# Here are some pictures of my cats.



## Hope (Feb 5, 2006)

First of all, here is the lovely Ms SunLee. She's a chocolate point Siamese. She's the sweetest, most delicate little Princess. I'm so in love with her. 





























Next is my crazy Bengal, Simba. He's a delightful little clown. He's a typical Bengal. He's so much fun, but he gets into a lot of mischief





























Here is Shane, my big 30 lb Applehead Seal Point Siamese, boy. He's a big lover boy, and he loves his mama, so much. 




















This is Angel. She's a Marbled Bengal, and the newest member of my cat family. She's such a sweet little girl, with a very loud purr. She's from Kai Bengal's cattery, and she is just beautiful. 











Last but not least, I'd like to share a couple of pictures of my Rainbow Bridge boy, Snoopy Gundy. He crossed over to the Rainbow Bridge a year ago, on February 28th, at the age of 20. He was a a Blue Point Siamese. There will never be another cat, in my life like him, he was my soul mate kitty. He will forever be loved, by me. 

The first picture is when Snoopy was younger, about age 7 and at the prime of his life. 

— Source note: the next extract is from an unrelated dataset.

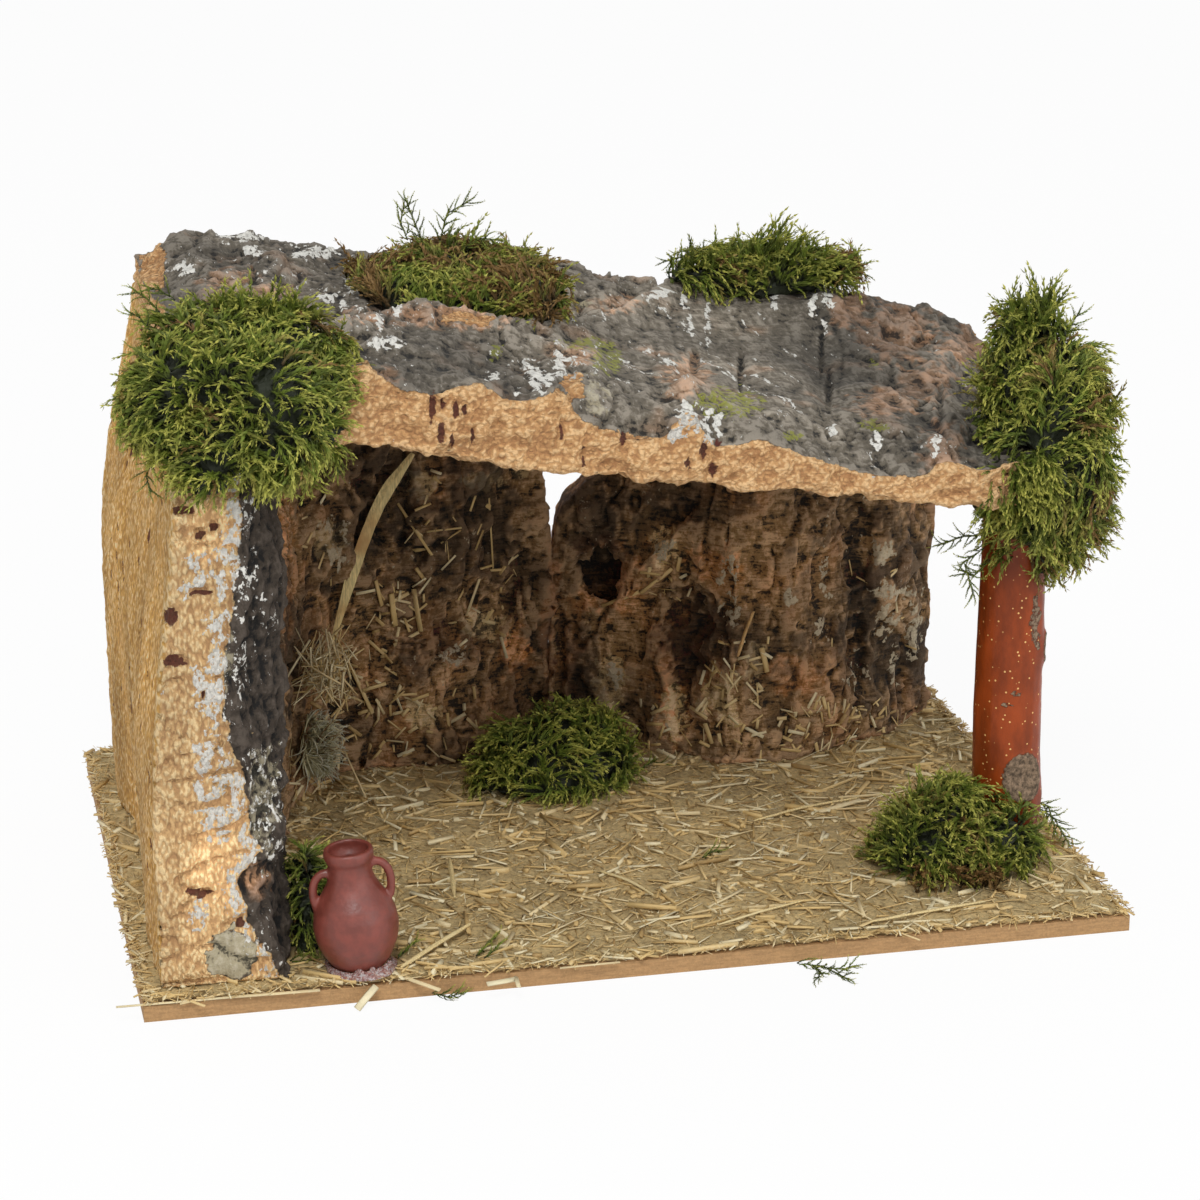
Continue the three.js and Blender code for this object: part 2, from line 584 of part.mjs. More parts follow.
// Bead of hot glue squeezed out around the jug's foot
function glueGeometry() {
  const around = 22;
  const section = [[0.3, 0], [2.6, 0], [2.3, 0.9], [1.1, 1.6], [0.35, 1.3]];
  const points = [];
  const faces = [];
  for (let i = 0; i < around; i += 1) {
    const a = (2 * Math.PI * i) / around;
    const front = Math.max(0, -Math.sin(a));
    const swell = 1 + 0.35 * noise(2 * Math.cos(a), 2 * Math.sin(a), 5) + 0.35 * front;
    for (const [r, z] of section) {
      const reach = JUG_FOOT_R + 0.35 + (r - 0.3) * swell;
      points.push(JUG_AT[0] + reach * Math.cos(a), JUG_AT[1] + reach * Math.sin(a), FOOT + z * swell);
    }
  }
  const n = section.length;
  const at = (i, k) => (i % around) * n + (k % n);
  for (let i = 0; i < around; i += 1) {
    for (let k = 0; k < n; k += 1) {
      faces.push(at(i, k), at(i + 1, k), at(i + 1, k + 1), at(i, k), at(i + 1, k + 1), at(i, k + 1));
    }
  }
  return outward(points, faces);
}

// Moss and lichen cushions: lumpy balls cut to fit what they are glued to

function cushion({ at, size, seed, detail = 3, lump = 0.16, floor = null, cutters = [] }) {
  const ball = new THREE.IcosahedronGeometry(1, detail);
  ball.deleteAttribute('uv');
  ball.deleteAttribute('normal');
  const geometry = mergeVertices(ball, 1e-4);
  const { position } = geometry.attributes;
  for (let k = 0; k < position.count; k += 1) {
    const [x, y, z] = [position.getX(k), position.getY(k), position.getZ(k)];
    const r = 1 + lump * noise(2.2 * x + seed, 2.2 * y, 2.2 * z)
      + 0.5 * lump * noise(5 * x, 5 * y + seed, 5 * z);
    let height = at[2] + size[2] * z * r;
    if (floor !== null) height = Math.max(height, floor);
    position.setXYZ(k, at[0] + size[0] * x * r, at[1] + size[1] * y * r, height);
  }
  let solid = toSolid(geometry);
  for (const cutter of cutters) solid = solid.subtract(cutter);
  return toGeometry(biggestPiece(biggestPiece(solid).simplify(0.15)));
}

// A point of the roof's plan, that much above the underside
const onRoof = (x, y, up) => [x, y, under(x, y) + up];

const jug = jugGeometry();
const jugGlue = glueGeometry();
const post = postGeometry();
const [frontRoofSeat, rearRoofSeat, leftWallSeat] = [frontRoof, rearRoof, leftWall].map(seat);
const [backLeftSeat, postSeat, jugSeat, glueSeat] = [backLeft, post, jug, jugGlue].map(seat);

// Straw and reed: flat or round stalks laid along a line

function stalk(points, width, thick, steps = 6, turn = 0) {
  const path = new THREE.CatmullRomCurve3(points.map((p) => new THREE.Vector3(...p)));
  const rings = [];
  for (let k = 0; k <= steps; k += 1) {
    const t = k / steps;
    const p = path.getPoint(t);
    const way = path.getTangent(t);
    const side = new THREE.Vector3().crossVectors(way, new THREE.Vector3(0, 0, 1));
    if (side.length() < 0.2) side.set(1, 0, 0);
    side.normalize().applyAxisAngle(way, turn);
    const up = new THREE.Vector3().crossVectors(side, way).normalize();
    const taper = Math.min(1, 0.45 + 2.2 * Math.min(t, 1 - t));
    rings.push([[-1, 0], [0, -1], [1, 0], [0, 1]].map(([a, b]) => p.clone()
      .addScaledVector(side, a * width * 0.5 * taper).addScaledVector(up, b * thick * 0.5)));
  }
  const positions = rings.flat().flatMap((p) => p.toArray());
  const faces = [0, 1, 2, 0, 2, 3];
  for (let k = 0; k < steps; k += 1) {
    for (let i = 0; i < 4; i += 1) {
      const [a, b] = [k * 4 + i, k * 4 + ((i + 1) % 4)];
      faces.push(a, a + 4, b + 4, a, b + 4, b);
    }
  }
  const last = steps * 4;
  faces.push(last, last + 2, last + 1, last, last + 3, last + 2);
  return outward(positions, faces);
}

addMesh('base_board', boardGeometry(), 'board');
addMesh('ground_cover', coverGeometry(), 'cover');
addMesh('left_wall', leftWall, 'cork');
addMesh('back_wall_left', backLeft, 'bark');
addMesh('back_wall_right', backRight, 'bark');
addMesh('roof_front', frontRoof, 'bark');
addMesh('roof_rear', rearRoof, 'bark');
addMesh('post', post, 'stem');
addMesh('jug', jug, 'clay');
addMesh('jug_glue', jugGlue, 'glue');

addMesh('moss_roof_corner', cushion({
  at: onRoof(-115, 16, 6.8), size: [31, 27, 27], seed: 3, detail: 4, lump: 0.22,
  cutters: [frontRoofSeat, rearRoofSeat, leftWallSeat],
}), 'moss');
addMesh('moss_post_top', cushion({
  at: onRoof(133, 50, 13.4), size: [20, 28, 42], seed: 5, detail: 4, lump: 0.2,
  cutters: [frontRoofSeat, postSeat],
}), 'moss');
addMesh('moss_roof_left', cushion({
  at: onRoof(-36, 126, 19.8), size: [38, 38, 16], seed: 13, cutters: [frontRoofSeat, rearRoofSeat],
}), 'moss');
addMesh('moss_roof_right', cushion({
  at: onRoof(78, 181, 29.7), size: [33, 14, 9], seed: 17, cutters: [frontRoofSeat],
}), 'moss');
addMesh('moss_floor', cushion({
  at: [0, 138, FOOT + 2], size: [28, 17, 23], seed: 21, floor: FOOT,
}), 'moss');
addMesh('moss_post_foot', cushion({
  at: [108, 45, FOOT + 2], size: [27, 20, 24], seed: 27, floor: FOOT, cutters: [postSeat],
}), 'moss');
addMesh('moss_by_jug', cushion({
  at: [-99, 30, FOOT], size: [9, 13, 30], seed: 33, floor: FOOT,
  cutters: [leftWallSeat, jugSeat, glueSeat],
}), 'moss');
addMesh('lichen_tuft', cushion({
  at: [-81, 137, 28], size: [9, 8, 11], seed: 39, detail: 2, cutters: [backLeftSeat, leftWallSeat],
}), 'lichen');
addMesh('straw_tangle', cushion({
  at: [-78, 137, 55], size: [11, 7, 12], seed: 45, detail: 2, cutters: [backLeftSeat],
}), 'straw');

addMesh('reed_leaf', stalk(
  [[-70.6, 158.2, 57], [-60.9, 162.6, 84], [-51.4, 168.2, 102], [-40.9, 169.4, 116]],
  3.3, 0.8, 8, 1.35,
), 'straw');
addMesh('straw_stick', stalk(
  [[63.5, 143.4, 46], [66.6, 145.9, 53.5], [69.8, 146.9, 60.5]], 1.8, 1.4, 4,
), 'straw');

const FLOOR_STRAWS = [
  [[-74.5, 3.5], [-61.5, 17], [-49, 30], 2.2],
  [[69, 6], [88, 9], [108, 13], 1.5],
  [[-46, 82], [-48, 66], [-50, 51], 1.9],
  [[24, 14], [39, 20], [54, 26], 1.3],
  [[-2, 62], [5, 52], [10, 40], 1.5],
  [[56, 92], [75, 99], [95, 104], 1.4],
];
FLOOR_STRAWS.forEach(([a, b, c, width], index) => {
  const thick = width * 0.7;
  const lie = FOOT + thick / 2;
  addMesh(`floor_straw_${index + 1}`,
    stalk([[...a, lie], [...b, lie + 0.4], [...c, lie]], width, thick, 4), 'straw');
});

group.traverse((node) => {
  if (node.isMesh) node.geometry.translate(0, -BOARD_D / 2, 0);
});

export default group;
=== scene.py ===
"""Looks of a cork nativity stable: bark slabs with bare cork edges, a stem post, a small jug,
moss, lichen and straw on a fibreboard base. All lengths are metres unless a name ends in _mm."""

import math

import bpy
import numpy as np
from bpy.props import FloatProperty, FloatVectorProperty, IntProperty, PointerProperty
from mathutils import Matrix, Vector
from mathutils.bvhtree import BVHTree


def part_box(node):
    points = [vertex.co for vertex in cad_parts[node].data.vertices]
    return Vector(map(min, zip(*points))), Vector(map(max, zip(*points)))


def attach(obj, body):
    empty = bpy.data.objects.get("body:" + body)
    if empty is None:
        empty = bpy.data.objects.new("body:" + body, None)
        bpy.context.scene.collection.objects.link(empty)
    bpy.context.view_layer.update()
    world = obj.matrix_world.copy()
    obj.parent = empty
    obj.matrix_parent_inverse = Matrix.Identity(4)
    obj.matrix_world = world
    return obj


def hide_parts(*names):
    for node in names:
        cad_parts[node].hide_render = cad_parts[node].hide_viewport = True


bl_info = {
    "name": "Cork Nativity Stable",
    "version": (1, 0, 0),
    "blender": (4, 5, 0),
    "location": "3D View > Sidebar > Stable",
    "description": "Dresses a cork stable with bark, moss, straw and a jug",
    "category": "Add Mesh",
}

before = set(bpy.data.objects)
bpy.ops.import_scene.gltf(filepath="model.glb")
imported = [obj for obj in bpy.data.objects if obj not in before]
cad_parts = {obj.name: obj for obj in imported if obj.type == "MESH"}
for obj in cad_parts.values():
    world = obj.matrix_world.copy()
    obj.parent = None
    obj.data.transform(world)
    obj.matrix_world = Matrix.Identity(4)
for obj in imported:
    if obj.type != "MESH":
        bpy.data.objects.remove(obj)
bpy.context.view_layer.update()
MM = 0.001
# Spacing of the points on the smaller pieces
POST_STEP, JUG_STEP, GLUE_STEP, CORE_STEP, STALK_STEP = 0.0008, 0.0005, 0.00025, 0.0016, 0.0003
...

Here is Snoopy during the last year of his life, as a senior and an elder statesman.


----------



## dmcwlvssr (Apr 24, 2005)

what beautiful furrys! :luv


----------



## DesnBaby (Apr 18, 2004)

They are all so pretty!


----------



## kitkat (Sep 22, 2003)

You have some beautiful furries


----------



## Mitts & Tess (Sep 4, 2004)

You have a beautiful fur family. 
I love apple head seal point Siamese.
My first cat, when i was growing up, was like that!


----------



## fellajetandmonster'sslave (Aug 5, 2003)

*cat family*

OMG, I must have a bengal someday soon!


----------



## Daisy_Babe (Jan 25, 2006)

Wow they are all beautiful !!!


----------



## estelle58 (Feb 28, 2006)

they're all absolutly gorgeous... i'm in love... :luv


----------



## reeeeka (Jun 27, 2005)

haha in that picture of simba with the tv in the background...it looks like he's been caught by Nanny Jo...she's just discribed his worst behavior :lol: he's like... 8O wat not me!

too cute


----------



## Crystal211 (Aug 1, 2004)

Haha, that third one of Simba is great!! Crazy kitty play.


----------



## Lori (Jun 8, 2003)

Your cats are just gorgeous, Hope!


----------



## Jimmyness (Dec 31, 2005)

You have such beautiful cats! LOL Your bengal looks like such a goof ball!


----------